10-30 p.m. must take a run out for a few minutes. For the time present good bye. [A line of Xs and Os.] Car. [A line of Xs and Os.] Joe. [A line of Xs and Os.] Kit.

10.6.15 – 12.40 a.m. Went to Heliopolis, called at a cafe & partook of fried sole, with a lemon & bread, washed down by lemonade. I thoroughly enjoyed the fish, it was fresh, we never see such at our mess table. A jolly Frenchman, well condition keeps the restaurant and calls it "Brasserie de l'Avenir."

10-6-15. 11p.m. Letters were posted to you and others in Australia on Monday last, with the hope that they might have rapid transit south.

Kitty dear, when you see any one of the Curtains please say that the letter from Mrs. Begg reached me safely.

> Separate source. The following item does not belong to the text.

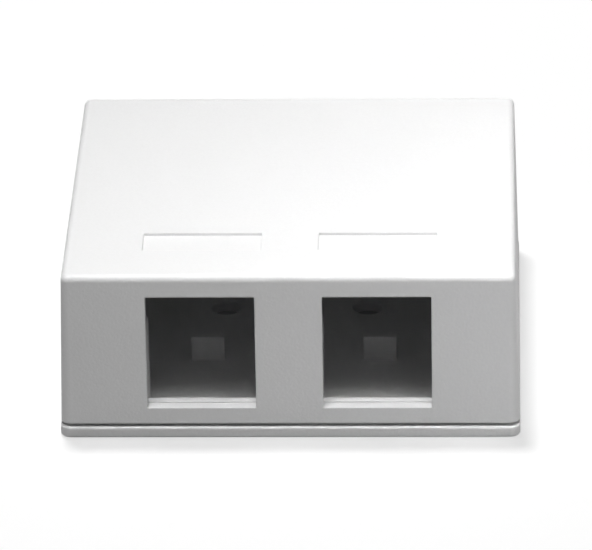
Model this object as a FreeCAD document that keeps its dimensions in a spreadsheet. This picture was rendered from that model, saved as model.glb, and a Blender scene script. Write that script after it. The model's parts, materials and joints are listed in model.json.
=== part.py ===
import FreeCAD, Part
import math
import os
import Sketcher

# Surface mount jack box with two keystone ports: a base plate that is screwed or stuck
# down, and a drafted cover that snaps over it. Millimetres. +Z points away from the
# mounting surface, the jack face looks along -Y, and the origin is at the centre of the
# underside. Heights inside base and cover are measured from the underside of the plate.

SIZES = {
    # Envelope
    "baseWidth": 62.95,       # base plate, left to right
    "baseDepth": 60.0,        # base plate, front to back
    "plateGauge": 1.6,
    "cornerRound": 1.5,       # upright corners of base and cover
    "plateRound": 0.35,       # round the upper edge of the plate
    "footChamfer": 0.15,      # round the underside of the plate
    # Cover shell
    "ledgeWidth": 0.1,        # how far the plate stands out past the cover's foot
    "partingGap": 0.5,        # shadow gap between plate and cover
    "wallGauge": 1.65,
    "roofGauge": 1.5,
    "draftAngle": 1.5,        # degrees, on all four walls
    "topRound": 0.95,
    "coreRound": 0.6,         # inside upright corners
    # Keystone ports
    "portPitch": 24.0,
    "portWidth": 14.85,
    "portHeight": 16.6,
    "portSill": 4.45,         # height of the window sill
    "lintelHeight": 3.15,     # window head to the top of the cover
    # Label recesses in the roof
    "labelWidth": 16.2,
    "labelDepth": 5.4,
    "labelSink": 0.42,
    "labelSetback": 8.8,      # front of the plate to the front of the recess
    # Rim of the base, inside the cover's foot
    "rimGauge": 1.25,
    "rimGap": 0.2,            # clearance between the cover's walls and what stands inside
    "rimRound": 1.0,
    # Jack cradle: two cheeks a port, a stub wall between the ports, a rest behind each
    "cheekGauge": 1.3,
    "cheekDepth": 7.0,
    "cheekHeight": 13.7,      # above the plate
    "cheekSlope": 2.5,        # cut off the upper rear corner
    "cheekClearance": 0.1,    # cheek to window edge, each side
    "restWidth": 4.6,
    "restGauge": 1.2,
    "restHeight": 3.55,
    "restSetback": 20.4,      # front of the plate to the front of the rest
    "gussetDepth": 2.2,
    "gussetGauge": 1.0,
    "keeperGauge": 1.25,      # cover's rib above each port, behind the front wall
    # Screw holes
    "screwHole": 4.4,
    "screwPitch": 20.1,
    "screwSetback": 36.8,     # front of the plate to the hole centres
    # Snap hooks, one on each side
    "hookLength": 10.0,
    "hookSetback": 30.0,
    "hookHeight": 3.9,        # above the plate
    "hookReach": 0.6,
    "hookRamp": 1.1,
    "hookLand": 0.9,          # upright stretch below the ramp
    "hookRelief": 1.2,        # slots in the rim that let the hook flex
    "catchGap": 0.2,          # clearance round the barb in its pocket
    # Seat ribs, which stand the cover on the rim
    "seatGauge": 1.2,
    "seatReach": 2.6,
    "seatInset": 3.6,         # front and rear edges of the plate to the ribs
    # Cable-tie bridges
    "bridgeWidth": 7.5,
    "bridgeDepth": 2.6,
    "bridgeHeight": 3.6,
    "bridgeWall": 1.3,
    "bridgeInset": 10.0,      # rear of the plate to the centre of the bridge
    # Cable knock-outs, scored inside the rear and side walls
    "knockoutWidth": 12.0,
    "knockoutHeight": 7.5,
    "scoreWidth": 0.7,
    "scoreWeb": 0.55,
    "sideInset": 13.0,        # rear of the plate to the centre of the side ones
    "gateGap": 0.4,           # rim's gap past each side of a knock-out
    # Adhesive pad and its liner
    "padWidth": 48.0,
    "padDepth": 40.0,
    "padRound": 2.0,
    "foamGauge": 0.8,
    "linerGauge": 0.15,
    "padProud": 0.1,          # how far the liner stands below the plate
    "padGap": 0.4,            # clearance round the pad in its recess
    "landDiameter": 9.0,      # full-thickness land round each screw hole
}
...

When they are ripe, I shall collect and send to you seeds of the Pointiana Regia, it is a flowering tree of the most brilliant kind, the blooms being bright scarlet or deep blue, it comes into flower just after the jackaranda, it should grow well around Sydney or Maitland, here it is used in the streets. did I not tell you about it in my last letter? It bears very freely, and some of the specimens at the Zeitoun convent are laden with large pods, the Irish sister told me that I might have some when

[Lieutenant Colonel Astley John Onslow Thompson, grazier of Camden Park, Menangle, NSW, joined the Army on 15 August 1914 and embarked from Sydney on 20 October 1914 on HMAT A14 Euripides in command of the 4th Infantry Battalion, 1st Brigade. He was killed in action at Gallipoli on 26 April 1915.]